Avanath has acquired two vessel communities in Connecticut with a total of 166 units under development as part of the first phase of the partnership. Beyond these two projects, Avanath and Vessel plan ten additional properties by the end of 2025 in high-rent markets such as Seattle, San Francisco, Washington, DC, Denver, Austin, Dallas and Orlando, Florida.

The company typically purchases 10- to 15-year-old properties and renovates them while maintaining affordable prices for those earning 40 to 80% of a local market's AMI.

“We are in an environment where our average rent across our portfolio is $1,600 to $1,700 per month, which is very affordable in the markets we operate in,” Carter said.

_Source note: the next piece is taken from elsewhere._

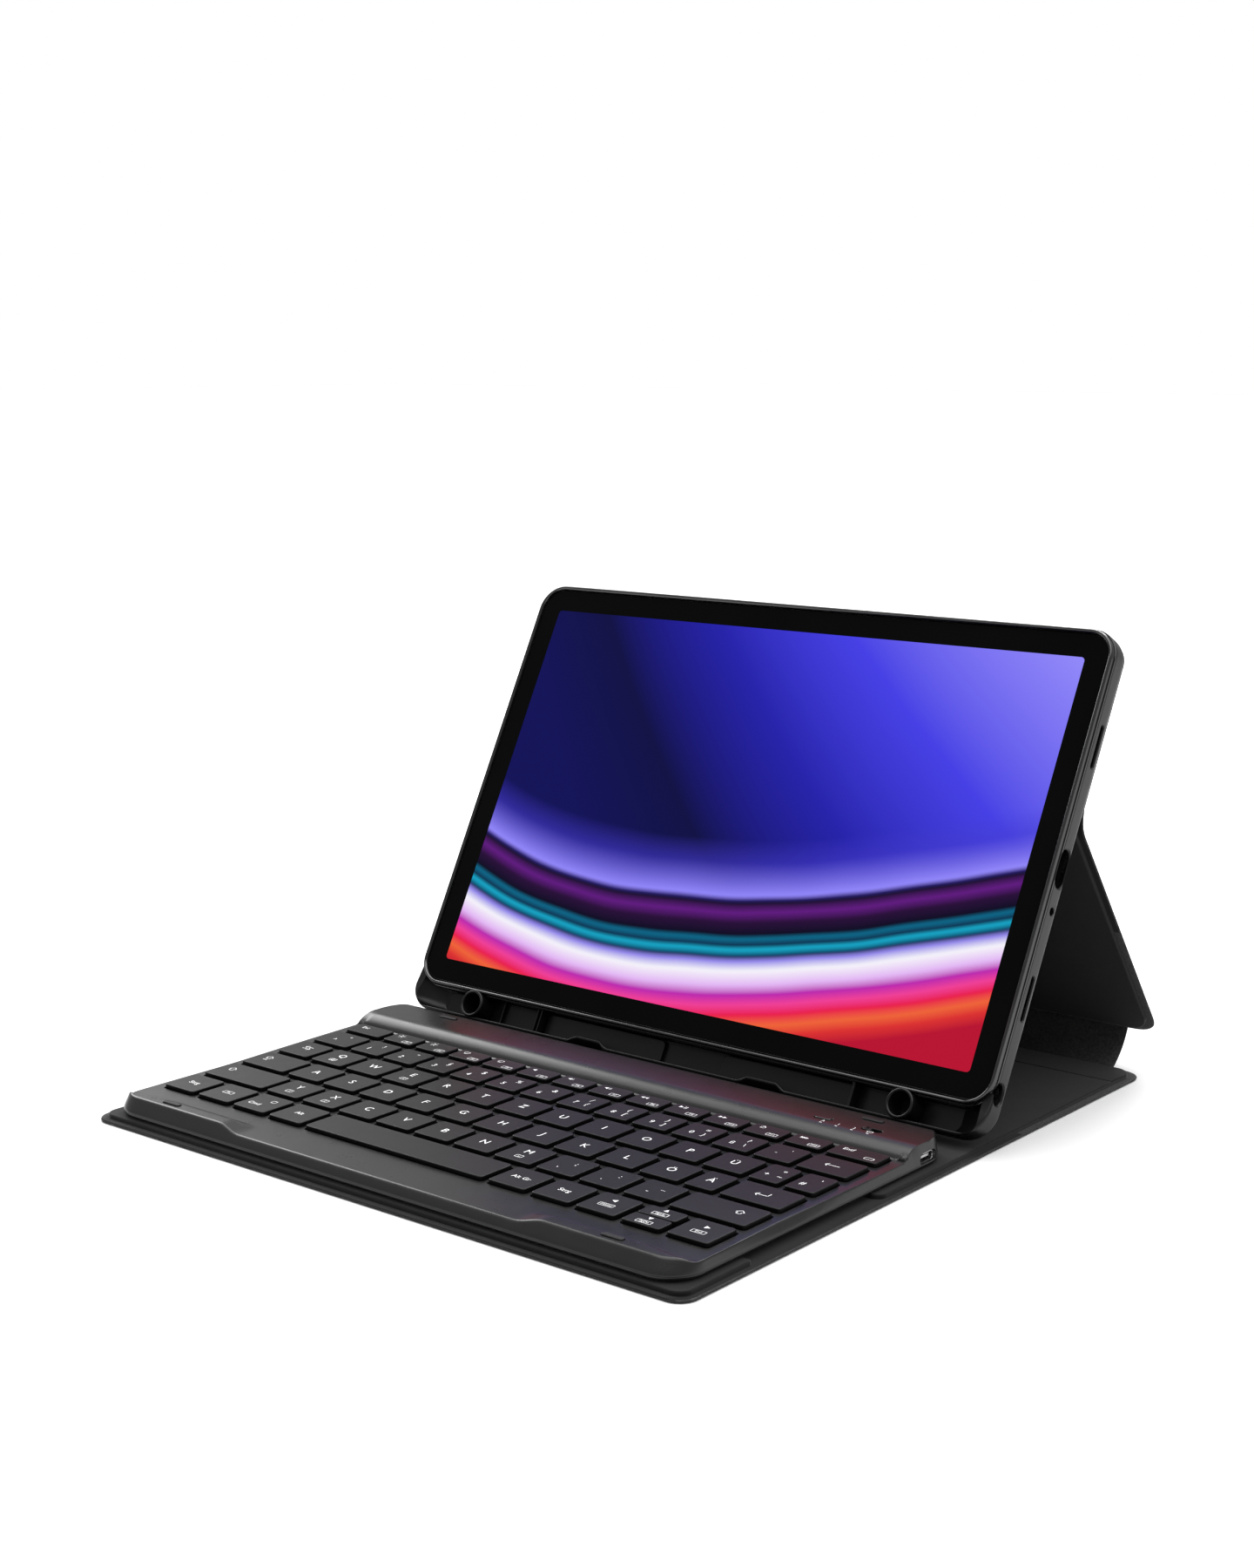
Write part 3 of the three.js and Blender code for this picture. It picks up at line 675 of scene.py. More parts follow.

When it comes to financing, Carter said Avanath uses institutional investors to finance its acquisitions and avoids entirely using federal affordable housing tax credits, which he says complicates the business model and discourages traditional investors.

While U.S. institutional investors — which once shied away from investing in affordable housing — have increased their activity in the sector in recent years, most of Avanath's capital sources come from other countries, according to Carter.

European investors in particular have a fundamental understanding of affordable housing financing, as regulated, low-cost housing has been part of their culture for generations and is attractive to a larger number of tenants than Class A housing.

“One of the things we have learned over time is that many foreign investors, particularly in countries like the Netherlands, Germany and the United Kingdom, invest in affordable housing as a matter of course,” Carter said. “There are more people who can shop at Walmart and pay $1,700 in rent than there are people who can pay $5,000 in rent and shop at Neiman Marcus.”